The Chamber has formed a task force to confront rising workers’ compensation rates. Altmaier’s office approved a 14.5 percent increase that began to take effect in December, and business leaders fear coverage could fast become unaffordable, eroding the state’s economic competitiveness.

Insurance and business interests attach most of the blame to Florida Supreme Court rulings striking down limits on attorney fees and total disability benefits.

The Supreme Court found that the system, which requires injured workers to give up their right to sue in court in exchange for guarantees health care and lost wages, has become stacked in favor of employers and insurers.

A recent state Division of Workers’ Compensation survey found that nearly 66 percent of system stakeholders disagreed or strongly disagreed that the system strikes the right balance between workers and employers.

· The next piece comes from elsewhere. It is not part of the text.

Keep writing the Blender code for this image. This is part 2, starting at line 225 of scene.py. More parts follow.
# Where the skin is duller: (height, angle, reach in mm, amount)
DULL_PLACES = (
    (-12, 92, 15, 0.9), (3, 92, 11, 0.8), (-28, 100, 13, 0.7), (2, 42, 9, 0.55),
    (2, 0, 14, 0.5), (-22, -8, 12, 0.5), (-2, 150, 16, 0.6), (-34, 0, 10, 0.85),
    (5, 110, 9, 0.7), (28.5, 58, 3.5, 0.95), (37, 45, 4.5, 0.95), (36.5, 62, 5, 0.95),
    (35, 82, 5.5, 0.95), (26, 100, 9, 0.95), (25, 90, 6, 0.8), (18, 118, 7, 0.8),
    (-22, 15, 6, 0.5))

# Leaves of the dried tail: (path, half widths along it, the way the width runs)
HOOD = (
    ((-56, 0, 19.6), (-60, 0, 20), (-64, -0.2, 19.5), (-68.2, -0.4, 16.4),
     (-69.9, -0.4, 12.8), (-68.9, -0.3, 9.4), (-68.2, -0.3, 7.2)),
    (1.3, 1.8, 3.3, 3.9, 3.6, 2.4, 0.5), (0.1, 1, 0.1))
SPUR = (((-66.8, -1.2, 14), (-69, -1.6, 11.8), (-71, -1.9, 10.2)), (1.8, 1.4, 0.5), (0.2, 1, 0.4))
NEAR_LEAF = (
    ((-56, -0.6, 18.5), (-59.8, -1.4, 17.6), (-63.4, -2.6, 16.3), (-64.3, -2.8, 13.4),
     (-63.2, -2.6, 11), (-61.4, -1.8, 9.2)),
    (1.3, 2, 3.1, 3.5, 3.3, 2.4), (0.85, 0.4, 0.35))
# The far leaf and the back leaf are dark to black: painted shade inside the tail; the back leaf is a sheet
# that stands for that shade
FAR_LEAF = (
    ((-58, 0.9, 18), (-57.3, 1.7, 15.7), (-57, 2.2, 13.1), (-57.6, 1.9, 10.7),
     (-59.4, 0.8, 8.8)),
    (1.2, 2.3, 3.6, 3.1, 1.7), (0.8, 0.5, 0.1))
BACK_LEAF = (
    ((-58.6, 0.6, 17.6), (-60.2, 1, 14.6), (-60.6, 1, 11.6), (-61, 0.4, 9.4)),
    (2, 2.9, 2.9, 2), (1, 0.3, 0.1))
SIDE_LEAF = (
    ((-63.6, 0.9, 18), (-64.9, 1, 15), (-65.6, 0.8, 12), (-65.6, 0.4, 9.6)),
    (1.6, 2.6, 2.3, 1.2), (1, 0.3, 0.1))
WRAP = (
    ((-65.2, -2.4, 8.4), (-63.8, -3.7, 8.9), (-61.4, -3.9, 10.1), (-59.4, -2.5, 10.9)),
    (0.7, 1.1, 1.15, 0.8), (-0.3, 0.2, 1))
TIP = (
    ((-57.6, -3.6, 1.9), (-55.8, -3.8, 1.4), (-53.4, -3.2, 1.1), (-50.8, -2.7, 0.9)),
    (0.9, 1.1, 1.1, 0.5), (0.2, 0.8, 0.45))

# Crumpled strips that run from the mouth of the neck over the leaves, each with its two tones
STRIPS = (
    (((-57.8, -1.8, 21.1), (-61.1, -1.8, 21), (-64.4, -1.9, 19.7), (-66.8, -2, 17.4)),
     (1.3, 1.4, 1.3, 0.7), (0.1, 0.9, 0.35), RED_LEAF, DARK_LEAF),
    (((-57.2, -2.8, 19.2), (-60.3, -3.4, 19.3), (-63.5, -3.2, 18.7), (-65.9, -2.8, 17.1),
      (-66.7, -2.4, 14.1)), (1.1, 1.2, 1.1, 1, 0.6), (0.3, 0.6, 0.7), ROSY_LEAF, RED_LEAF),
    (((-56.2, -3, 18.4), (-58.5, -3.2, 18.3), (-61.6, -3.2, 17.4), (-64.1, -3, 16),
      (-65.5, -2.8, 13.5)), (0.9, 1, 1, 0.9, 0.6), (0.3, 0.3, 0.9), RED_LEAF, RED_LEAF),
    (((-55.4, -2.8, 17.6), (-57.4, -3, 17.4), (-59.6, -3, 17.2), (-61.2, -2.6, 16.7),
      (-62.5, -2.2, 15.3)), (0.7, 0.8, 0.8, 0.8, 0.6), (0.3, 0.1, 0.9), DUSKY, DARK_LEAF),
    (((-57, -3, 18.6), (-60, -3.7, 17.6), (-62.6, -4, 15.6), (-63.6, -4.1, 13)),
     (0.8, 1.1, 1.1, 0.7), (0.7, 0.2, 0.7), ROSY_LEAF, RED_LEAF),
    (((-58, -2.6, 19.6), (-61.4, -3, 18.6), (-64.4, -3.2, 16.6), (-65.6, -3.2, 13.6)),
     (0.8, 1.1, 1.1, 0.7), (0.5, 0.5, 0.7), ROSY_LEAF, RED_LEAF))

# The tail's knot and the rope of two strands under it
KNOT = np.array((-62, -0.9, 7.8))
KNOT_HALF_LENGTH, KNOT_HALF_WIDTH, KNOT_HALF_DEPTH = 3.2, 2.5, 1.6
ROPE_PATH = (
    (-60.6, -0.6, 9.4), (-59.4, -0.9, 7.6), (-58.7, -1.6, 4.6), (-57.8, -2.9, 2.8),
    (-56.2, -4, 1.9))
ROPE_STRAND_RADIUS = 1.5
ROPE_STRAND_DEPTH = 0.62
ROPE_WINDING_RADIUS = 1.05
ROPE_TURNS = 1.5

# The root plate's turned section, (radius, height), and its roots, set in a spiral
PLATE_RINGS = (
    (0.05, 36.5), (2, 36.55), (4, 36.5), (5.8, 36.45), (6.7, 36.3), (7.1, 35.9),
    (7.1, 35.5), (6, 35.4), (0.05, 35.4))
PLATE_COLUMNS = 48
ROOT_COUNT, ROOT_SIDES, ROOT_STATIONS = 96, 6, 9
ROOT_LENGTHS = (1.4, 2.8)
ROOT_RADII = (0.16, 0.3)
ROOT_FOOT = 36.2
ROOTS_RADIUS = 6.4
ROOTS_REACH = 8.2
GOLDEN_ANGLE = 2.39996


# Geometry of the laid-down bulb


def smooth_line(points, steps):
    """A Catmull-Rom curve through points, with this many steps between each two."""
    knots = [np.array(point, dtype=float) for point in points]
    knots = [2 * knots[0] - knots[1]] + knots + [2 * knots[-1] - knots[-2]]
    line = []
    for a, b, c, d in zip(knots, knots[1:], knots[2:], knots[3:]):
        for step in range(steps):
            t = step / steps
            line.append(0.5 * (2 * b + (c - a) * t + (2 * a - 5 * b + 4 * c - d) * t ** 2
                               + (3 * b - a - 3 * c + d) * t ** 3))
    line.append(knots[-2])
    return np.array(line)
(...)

“It raised a lot of questions. The purpose of the grand bargain is to get the workers better and get them back to work,” said Danny Burgess, chairman of the House insurance and banking panel.

Knabb will participate in a discussion of hurricane modeling, forecasting, and recovery with Lorilee Medders, director of the Florida Catastrophic Storm Risk Management Center, and Bryan Koon, director of the state Division of Emergency Management.

Additional topics include the Florida Hurricane Catastrophe Fund; flood insurance; and “how errant regulation hurts Florida.”